==== Information provided
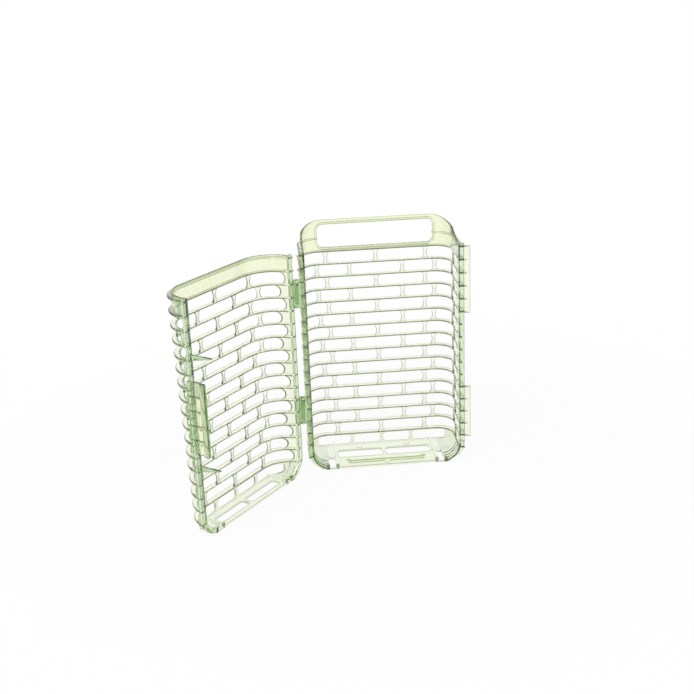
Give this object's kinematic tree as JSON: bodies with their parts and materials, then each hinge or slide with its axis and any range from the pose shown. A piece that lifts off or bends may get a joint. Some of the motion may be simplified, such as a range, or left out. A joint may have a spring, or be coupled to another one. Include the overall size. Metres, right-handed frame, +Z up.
{
  "type": "herb keeper basket",
  "caption": "Ribbed basket of a herb keeper: a deep tray with a grip handle and a shallow snap-latched door on side hinges, holding herb bunches upright",
  "frame": {"origin": "on the standing surface, under the middle of the solid floor strip at the open face of the deep tray", "axes": "+Z up, +X along the deep tray's width away from the hinges, +Y from its open face to its back wall"},
  "size_m": [0.2258, 0.1684, 0.1954],
  "materials": {
    "tray_plastic": "clear pale green moulded plastic, glossy",
    "door_plastic": "clear pale green moulded plastic, glossy"
  },
  "bodies": {
    "tray": {"back_half": "tray_plastic"},
    "door": {"front_half": "door_plastic"}
  },
  "joints": [
    {"name": "door_hinge", "type": "hinge", "parent": "tray", "child": "door", "pos_m": [-0.0665, -0.0098, 0.09], "axis": [0, 0, 1], "range_deg": [-53, 127]}
  ]
}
========
**Problem to solve:**
Show the data once more, exactly as it was written.

**Response:**
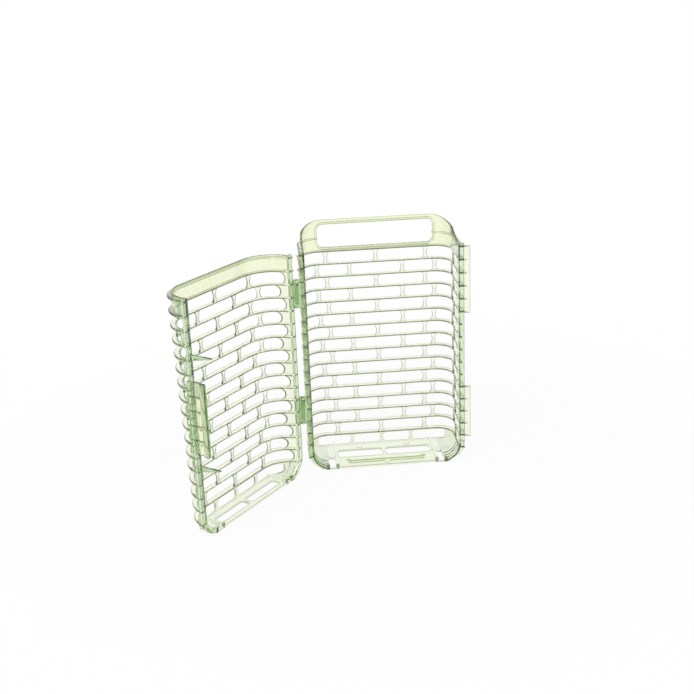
Give this object's kinematic tree as JSON: bodies with their parts and materials, then each hinge or slide with its axis and any range from the pose shown. A piece that lifts off or bends may get a joint. Some of the motion may be simplified, such as a range, or left out. A joint may have a spring, or be coupled to another one. Include the overall size. Metres, right-handed frame, +Z up.
{
  "type": "herb keeper basket",
  "caption": "Ribbed basket of a herb keeper: a deep tray with a grip handle and a shallow snap-latched door on side hinges, holding herb bunches upright",
  "frame": {"origin": "on the standing surface, under the middle of the solid floor strip at the open face of the deep tray", "axes": "+Z up, +X along the deep tray's width away from the hinges, +Y from its open face to its back wall"},
  "size_m": [0.2258, 0.1684, 0.1954],
  "materials": {
    "tray_plastic": "clear pale green moulded plastic, glossy",
    "door_plastic": "clear pale green moulded plastic, glossy"
  },
  "bodies": {
    "tray": {"back_half": "tray_plastic"},
    "door": {"front_half": "door_plastic"}
  },
  "joints": [
    {"name": "door_hinge", "type": "hinge", "parent": "tray", "child": "door", "pos_m": [-0.0665, -0.0098, 0.09], "axis": [0, 0, 1], "range_deg": [-53, 127]}
  ]
}